The technical enthusiasts, as defined by Moore, was a small population at the beginning of the normal. But, there are technical enthusiasts in the Gladwell sense all the way across the lifecycle. They are a layer, highlighted in orange, not a vertical slice, or phase. I’ve shown both views of the technical enthusiasts. The IT horizontal people would show up as technical enthusiasts if the product or service was being sold into the IT horizontal. This distinction is made in my Software as Media Model. The technical enthusiasts are concerned with the carrier layer of the product or service.

Moore’s features are shown as brown rectangles. These features include the chasm, the tornado, and the bowling alley. Specific work, tactics, and strategies address the chasm, the tornado, and the bowling ally. These are labeled as pre-chasm, pre-tornado, and keeping the bowling alley full. They show up as blue rectangles. Another feature stems from de-adoption, the “Need (for a) New Category,” and appears as a blue rectangle. This latter feature happens, because nothing was done to create a new category before it was needed.
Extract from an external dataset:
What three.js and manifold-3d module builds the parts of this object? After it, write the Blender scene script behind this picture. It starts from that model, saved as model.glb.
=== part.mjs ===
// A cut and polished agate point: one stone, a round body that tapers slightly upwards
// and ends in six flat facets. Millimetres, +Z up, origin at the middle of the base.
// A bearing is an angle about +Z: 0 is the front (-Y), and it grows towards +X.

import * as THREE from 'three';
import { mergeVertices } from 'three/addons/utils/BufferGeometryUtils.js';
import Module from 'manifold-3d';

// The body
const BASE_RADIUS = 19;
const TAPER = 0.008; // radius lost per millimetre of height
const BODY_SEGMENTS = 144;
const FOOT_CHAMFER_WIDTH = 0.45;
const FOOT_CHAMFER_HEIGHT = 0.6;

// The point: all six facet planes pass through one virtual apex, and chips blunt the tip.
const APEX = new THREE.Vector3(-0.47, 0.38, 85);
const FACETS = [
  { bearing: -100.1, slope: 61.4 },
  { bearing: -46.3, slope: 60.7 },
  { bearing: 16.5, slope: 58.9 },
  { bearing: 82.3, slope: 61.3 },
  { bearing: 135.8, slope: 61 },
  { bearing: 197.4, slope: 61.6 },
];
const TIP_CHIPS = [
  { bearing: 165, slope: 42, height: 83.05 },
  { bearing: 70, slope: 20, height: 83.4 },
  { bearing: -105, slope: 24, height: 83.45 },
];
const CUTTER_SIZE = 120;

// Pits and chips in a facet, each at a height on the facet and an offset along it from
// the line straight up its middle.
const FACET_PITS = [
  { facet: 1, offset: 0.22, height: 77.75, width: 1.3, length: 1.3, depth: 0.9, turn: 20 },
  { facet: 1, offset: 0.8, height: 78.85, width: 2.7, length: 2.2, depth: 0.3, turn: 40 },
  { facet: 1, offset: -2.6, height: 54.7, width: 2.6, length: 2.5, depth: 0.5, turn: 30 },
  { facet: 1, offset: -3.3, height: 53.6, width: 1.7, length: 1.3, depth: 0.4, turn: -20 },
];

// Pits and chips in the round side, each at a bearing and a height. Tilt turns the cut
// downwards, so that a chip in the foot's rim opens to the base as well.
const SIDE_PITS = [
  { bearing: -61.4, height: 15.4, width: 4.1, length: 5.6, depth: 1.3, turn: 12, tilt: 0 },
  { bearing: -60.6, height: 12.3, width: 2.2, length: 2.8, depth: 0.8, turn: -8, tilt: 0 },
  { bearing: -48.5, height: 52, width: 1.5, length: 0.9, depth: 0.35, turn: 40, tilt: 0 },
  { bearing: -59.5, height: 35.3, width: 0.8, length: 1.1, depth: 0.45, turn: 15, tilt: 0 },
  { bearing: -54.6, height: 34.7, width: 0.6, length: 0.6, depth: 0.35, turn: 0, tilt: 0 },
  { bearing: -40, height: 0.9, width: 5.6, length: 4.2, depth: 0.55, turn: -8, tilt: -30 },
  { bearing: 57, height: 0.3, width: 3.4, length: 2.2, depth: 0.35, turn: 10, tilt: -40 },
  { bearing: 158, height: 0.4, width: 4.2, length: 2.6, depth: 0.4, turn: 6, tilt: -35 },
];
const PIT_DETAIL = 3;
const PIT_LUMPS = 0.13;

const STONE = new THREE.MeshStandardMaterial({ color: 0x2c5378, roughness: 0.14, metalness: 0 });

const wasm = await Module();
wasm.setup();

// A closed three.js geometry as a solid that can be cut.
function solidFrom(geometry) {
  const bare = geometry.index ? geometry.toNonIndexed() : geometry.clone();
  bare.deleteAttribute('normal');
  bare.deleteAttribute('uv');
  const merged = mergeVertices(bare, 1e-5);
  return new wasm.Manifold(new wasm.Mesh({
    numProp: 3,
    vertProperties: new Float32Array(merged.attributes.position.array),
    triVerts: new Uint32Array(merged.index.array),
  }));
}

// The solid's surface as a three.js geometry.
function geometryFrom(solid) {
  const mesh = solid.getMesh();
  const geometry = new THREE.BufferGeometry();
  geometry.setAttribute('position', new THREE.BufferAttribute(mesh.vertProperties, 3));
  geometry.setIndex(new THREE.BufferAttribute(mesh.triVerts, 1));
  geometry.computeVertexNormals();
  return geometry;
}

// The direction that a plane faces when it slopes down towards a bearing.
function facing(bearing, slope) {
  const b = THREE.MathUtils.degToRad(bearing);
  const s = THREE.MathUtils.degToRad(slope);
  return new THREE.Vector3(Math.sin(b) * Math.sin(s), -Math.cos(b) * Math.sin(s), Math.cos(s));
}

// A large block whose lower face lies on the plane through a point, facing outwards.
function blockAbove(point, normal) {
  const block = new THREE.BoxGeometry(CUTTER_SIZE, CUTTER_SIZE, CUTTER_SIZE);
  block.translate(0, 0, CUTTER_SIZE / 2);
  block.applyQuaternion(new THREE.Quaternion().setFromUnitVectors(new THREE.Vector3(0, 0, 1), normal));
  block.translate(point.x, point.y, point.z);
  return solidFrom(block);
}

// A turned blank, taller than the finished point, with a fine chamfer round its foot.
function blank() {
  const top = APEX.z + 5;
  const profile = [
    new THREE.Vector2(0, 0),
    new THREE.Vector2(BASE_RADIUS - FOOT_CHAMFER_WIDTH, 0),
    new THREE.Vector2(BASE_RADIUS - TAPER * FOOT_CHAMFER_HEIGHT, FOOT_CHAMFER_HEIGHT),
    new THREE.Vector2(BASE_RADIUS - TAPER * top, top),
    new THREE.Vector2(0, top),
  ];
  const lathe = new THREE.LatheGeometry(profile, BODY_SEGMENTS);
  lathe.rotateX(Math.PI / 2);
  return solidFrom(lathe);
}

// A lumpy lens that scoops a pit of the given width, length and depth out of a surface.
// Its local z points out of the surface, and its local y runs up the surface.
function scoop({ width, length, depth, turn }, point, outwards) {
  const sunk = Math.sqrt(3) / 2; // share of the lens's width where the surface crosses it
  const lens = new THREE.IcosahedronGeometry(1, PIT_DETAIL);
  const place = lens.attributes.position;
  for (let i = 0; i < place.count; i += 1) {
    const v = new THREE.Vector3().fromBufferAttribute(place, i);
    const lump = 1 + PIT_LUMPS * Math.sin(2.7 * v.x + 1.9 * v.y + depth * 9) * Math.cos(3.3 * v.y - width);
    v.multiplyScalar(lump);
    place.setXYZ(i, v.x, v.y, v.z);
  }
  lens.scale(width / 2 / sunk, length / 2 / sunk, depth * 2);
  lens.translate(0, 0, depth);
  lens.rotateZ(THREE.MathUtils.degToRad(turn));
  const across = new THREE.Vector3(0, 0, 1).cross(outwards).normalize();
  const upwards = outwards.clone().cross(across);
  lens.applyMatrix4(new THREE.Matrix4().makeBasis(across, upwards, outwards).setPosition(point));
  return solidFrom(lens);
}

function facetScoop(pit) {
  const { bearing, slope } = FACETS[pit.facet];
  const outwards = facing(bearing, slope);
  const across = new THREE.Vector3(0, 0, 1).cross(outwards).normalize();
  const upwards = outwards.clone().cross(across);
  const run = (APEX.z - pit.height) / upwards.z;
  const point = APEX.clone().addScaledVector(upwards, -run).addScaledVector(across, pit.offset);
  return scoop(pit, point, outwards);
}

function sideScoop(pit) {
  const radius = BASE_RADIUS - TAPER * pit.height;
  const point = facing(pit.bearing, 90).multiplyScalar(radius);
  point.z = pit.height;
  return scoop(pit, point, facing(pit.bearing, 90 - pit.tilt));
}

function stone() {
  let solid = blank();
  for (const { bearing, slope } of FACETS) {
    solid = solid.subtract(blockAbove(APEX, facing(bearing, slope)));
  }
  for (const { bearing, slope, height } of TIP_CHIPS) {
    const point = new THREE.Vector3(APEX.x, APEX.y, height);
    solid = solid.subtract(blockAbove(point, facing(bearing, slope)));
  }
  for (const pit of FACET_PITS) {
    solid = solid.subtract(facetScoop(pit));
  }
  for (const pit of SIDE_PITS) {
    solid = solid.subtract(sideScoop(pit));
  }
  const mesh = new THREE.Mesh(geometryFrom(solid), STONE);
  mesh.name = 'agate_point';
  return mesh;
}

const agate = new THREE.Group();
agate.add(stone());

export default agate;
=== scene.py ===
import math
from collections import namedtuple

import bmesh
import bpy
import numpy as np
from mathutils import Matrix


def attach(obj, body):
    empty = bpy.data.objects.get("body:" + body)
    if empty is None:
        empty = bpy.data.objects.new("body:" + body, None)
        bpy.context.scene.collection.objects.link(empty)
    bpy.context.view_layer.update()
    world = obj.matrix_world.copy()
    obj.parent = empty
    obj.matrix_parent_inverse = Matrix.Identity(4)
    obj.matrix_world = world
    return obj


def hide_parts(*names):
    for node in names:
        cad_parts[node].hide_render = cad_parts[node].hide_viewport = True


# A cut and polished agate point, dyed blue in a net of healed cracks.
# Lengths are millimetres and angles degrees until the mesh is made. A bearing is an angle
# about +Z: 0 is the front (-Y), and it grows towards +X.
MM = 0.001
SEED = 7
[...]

Or, such an effort failed. The point of keeping the bowling alley full is to create new categories based on discontinuous innovation on an ongoing basis. I’ve seen a company do this. But, these days discontinuous innovation is very rare. Discontinuous innovations can, but not always, cause (Foster) disruptions. Christensen’s disruptions happen in the continuous innovation portion of the adoption lifecycle.

The lifecycle takes a discontinuous innovation to market and keeps the category on the market via continuous innovation. Plant the seed (discontinuous), harvest the yield (continuous). This division of the lifecycle is labeled in white text on a black rectangle towards the bottom of the figure. Discontinuous innovation generates economic wealth (inter-). Continuous innovation generates an accumulation of cash (intra-). A firm does not own the economic wealth it generates. that economic wealth is shared across firms. I am unaware of any accounting of such.
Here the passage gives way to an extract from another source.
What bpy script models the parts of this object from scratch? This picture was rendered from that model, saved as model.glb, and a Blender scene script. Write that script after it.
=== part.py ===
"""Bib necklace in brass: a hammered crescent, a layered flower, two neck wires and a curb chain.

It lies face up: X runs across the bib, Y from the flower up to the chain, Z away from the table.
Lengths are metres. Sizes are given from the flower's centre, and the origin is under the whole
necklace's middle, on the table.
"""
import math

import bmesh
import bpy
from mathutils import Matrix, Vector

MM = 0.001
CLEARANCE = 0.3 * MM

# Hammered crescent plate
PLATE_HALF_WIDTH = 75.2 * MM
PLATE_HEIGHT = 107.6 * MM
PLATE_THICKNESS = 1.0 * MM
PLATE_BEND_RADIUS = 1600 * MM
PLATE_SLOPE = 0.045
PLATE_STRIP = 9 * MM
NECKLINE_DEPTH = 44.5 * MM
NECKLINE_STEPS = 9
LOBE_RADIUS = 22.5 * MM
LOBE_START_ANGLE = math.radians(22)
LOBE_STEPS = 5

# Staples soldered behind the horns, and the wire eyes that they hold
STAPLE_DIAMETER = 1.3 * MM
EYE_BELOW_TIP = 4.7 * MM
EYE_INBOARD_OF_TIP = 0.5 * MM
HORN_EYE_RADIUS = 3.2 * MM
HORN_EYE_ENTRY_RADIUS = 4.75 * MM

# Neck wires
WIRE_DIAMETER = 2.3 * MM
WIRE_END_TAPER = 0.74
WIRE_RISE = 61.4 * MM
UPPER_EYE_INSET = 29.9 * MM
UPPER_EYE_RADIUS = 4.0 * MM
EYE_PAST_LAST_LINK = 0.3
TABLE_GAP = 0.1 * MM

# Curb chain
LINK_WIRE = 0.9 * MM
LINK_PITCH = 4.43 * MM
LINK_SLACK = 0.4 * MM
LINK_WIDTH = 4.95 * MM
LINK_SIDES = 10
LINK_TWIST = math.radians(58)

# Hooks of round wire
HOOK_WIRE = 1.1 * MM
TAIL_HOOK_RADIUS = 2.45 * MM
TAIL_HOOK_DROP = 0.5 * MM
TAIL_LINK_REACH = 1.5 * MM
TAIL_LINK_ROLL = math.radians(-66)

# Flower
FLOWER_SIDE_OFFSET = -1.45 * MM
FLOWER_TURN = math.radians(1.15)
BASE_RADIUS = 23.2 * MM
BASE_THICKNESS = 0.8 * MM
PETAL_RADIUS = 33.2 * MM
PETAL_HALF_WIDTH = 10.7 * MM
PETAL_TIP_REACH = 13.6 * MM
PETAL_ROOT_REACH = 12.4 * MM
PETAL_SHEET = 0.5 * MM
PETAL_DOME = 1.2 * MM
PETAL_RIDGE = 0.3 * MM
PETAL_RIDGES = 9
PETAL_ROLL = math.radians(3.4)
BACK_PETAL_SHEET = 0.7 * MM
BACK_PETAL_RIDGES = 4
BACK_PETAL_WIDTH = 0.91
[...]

At the very top of the lifecycle, the early and late phases are annotated. The early phases constitute the growth phase of the startup. The late phases constitute the decline phase. The decline phase can be stretched out, as discussed in the previous section. When the IPO happens in the early phases, but not before the Tornado, the stock price sells at a premium. When the IPO happens in the late phases, the stock price does not include such a premium. The Facebook IPO bore this out. It’s typical these days, these days of continuous innovation, that no premium is involved.

Founders, at least in carrier business, with discontinuous innovation are engineers, not businessmen, so at some point, they have to hire them to put the biz orthodoxy in place. VCs these days require a team that is already orthodox. The hype before the Shake Shack IPO demonstrates that innovation has moved on from software. Orthodox businesses are now seen as innovative, but only in the business model, continuous innovation sense. Shark Tank and VCs don’t distinguish the technology startup from other startups. The innovation press confuses us as well. It used to be that the CFO and one other person had an MBA, now everyone has one. But, in an M&A, the buyer doesn’t want to spend a year integrating the business they just bought. The merger won’t succeed unless the buyer can launch their own tornado and bring in new customers in the numbers they need. The Orthodoxy needs to be in place at least a year before the IPO, or the stock price will underperform the IPO a year after the IPO.
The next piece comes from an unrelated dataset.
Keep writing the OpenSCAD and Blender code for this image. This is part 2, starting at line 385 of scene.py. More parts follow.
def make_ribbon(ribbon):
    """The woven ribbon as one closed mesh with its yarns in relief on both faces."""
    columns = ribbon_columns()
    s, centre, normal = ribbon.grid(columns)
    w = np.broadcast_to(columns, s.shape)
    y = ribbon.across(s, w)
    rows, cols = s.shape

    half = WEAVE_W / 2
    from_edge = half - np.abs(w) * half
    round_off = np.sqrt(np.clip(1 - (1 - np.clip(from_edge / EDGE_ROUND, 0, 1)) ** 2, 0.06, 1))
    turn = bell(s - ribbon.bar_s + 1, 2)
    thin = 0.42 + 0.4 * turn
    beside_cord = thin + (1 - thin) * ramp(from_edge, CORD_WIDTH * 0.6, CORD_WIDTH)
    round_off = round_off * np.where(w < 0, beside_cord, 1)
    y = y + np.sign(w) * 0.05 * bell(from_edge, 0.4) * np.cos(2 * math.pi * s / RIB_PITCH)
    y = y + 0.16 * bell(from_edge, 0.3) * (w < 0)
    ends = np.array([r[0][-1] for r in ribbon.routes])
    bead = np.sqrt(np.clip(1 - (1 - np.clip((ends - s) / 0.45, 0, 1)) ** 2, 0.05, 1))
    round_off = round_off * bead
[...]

From a statistical point of view, the process of finding a new technology involves doing Levy flights, aka a particular kind of random walk, until that new technology is found. It should not be related to what you are doing now, aka to your install base. You are building a brand new company for your brand new category. Google’s Alphabet does this. Your company would become a holding company. Managing the diversity inherent in the technology adoption lifecycle becomes the problem. “No, that company is in a different phase, so it can’t do what our earlier company does now.” Contact me to find out more.

After the Levy flights, we search for early adopters. Use Poisson games to look at that. The Poisson distributions tend to the normal. Those normals become higher dimensional normals. The standard normal has six sigma, the later normals in later phases of the lifecycle have more than six sigma. These divisions translate into geometries. The nascent stages of the lifecycle occur in a hyperbolic geometry where the distant is small from a Euclidean perspective generated by the inherent L2 geometry of linear algebra. Artists see the distant as small reality in perspective drawings. They call that foreshortening. We foreshorten our financial forecasts and small is bad. But, as the Poisson become a normal, those financial forecasts stop foreshortening. The idea we threw away becomes obviously invaluable after the founder builds a market, a technology, a product or service, a company, value chains,… The distributions change, and the geometries change. Once you move beyond six sigma, the geometry becomes spherical. In such geometry, there are many ways for followers with different strategies to win. We start with a very narrow way to win in the hyperbolic, arrive at the one way to win in the Euclidean, and find ourselves in the many ways to win in the Spherical. Or, damn, so many fast followers, geez.

Last but not least, we come to the Software as Media model. Media is comprised of carrier layers and carried content layers. The phases of the adoption lifecycle change layers when they change phases. The technical enthusiast is about the carrier layer; the early adopter, the content layer; the vertical, the content layer; the horizontal, the carrier layer; the device, both; and the cloud, carrier. At the point where you need another category, it could be either. But, these oscillations involve the market and the way the vendor does business. Each phase is vastly different. The past has nothing to do with the present. Yes, the practices were different, but they fit their market. They were not better or worse unless they did not fit their market.

Designers whining about the 80’s were not around then. They take today’s easiness for a given and think the past should have been done their way. The past taught. We learned. And, as we cross the technology adoption lifecycle, the Ito process that crossing, the memories are deep. We learned our way here. And, when we repeat the cycle, our organizations are not going to start over. They don’t have to if properly structured. Call me on that as well. But, usually they don’t start over from scratch, but should, because they forgot the prior phase, as they moved to the next.